1. Can it be love if I don’t feel anything?
Virtue love ranges from DETACHED CORDIALITY to INTIMATE AFFECTION.
You need to recognize that there is a RANGE of feelings and actions that are totally legit when it comes to love.
Detached friendliness ——Friendship—— Intense Intimacy
Biblical love has a range of intensity, and it is totally okay to love some people at the low end of the range. Always with good manners. Always with human decency and respect. But friendship is optional. You don’t owe that to anybody.
2. Do I have to love someone who hurt me?
This can be a painfully difficult problem for so many of us. You may be stuck in a world where somebody hurt you.
And you read that God tells you to love them? Really? They belong in jail!
But Jesus said to love your enemies (Luke 6:35).
This is a painfully difficult verse. This is hard to do. It is the toughest test of your mature VIRTUE LOVE. There are people who have hurt me, even in this church. I have prayed bad things for them, actually — just being honest, but there are times when God wakes me up and whispers, pray for them. We argue for a while, and I give in and pray for them. Love your enemies.
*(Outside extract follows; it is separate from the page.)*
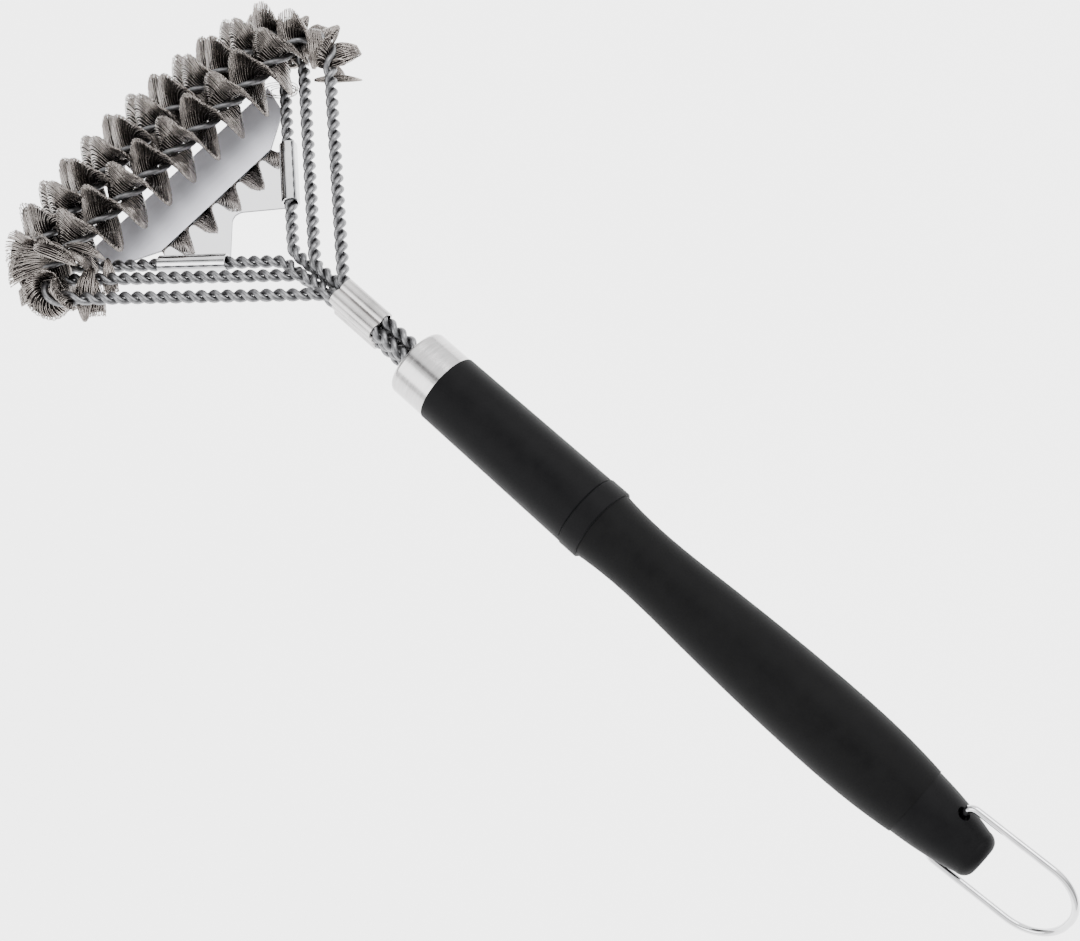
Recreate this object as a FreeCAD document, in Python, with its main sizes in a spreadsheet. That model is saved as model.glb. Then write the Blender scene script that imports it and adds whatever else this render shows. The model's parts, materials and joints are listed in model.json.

Yes, God expects you to love the people who have hurt you, BUT THIS DOES NOT MEAN YOU HAVE TO BE FRIENDS WITH THEM.
It does not mean you have to spend time with them, or
Share your secrets with them, or trust them.
Yes, you have the right to place anywhere on this range where you feel comfortable. Create whatever distance you need to feel safe, and then practice detached cordiality. That is virtue love too.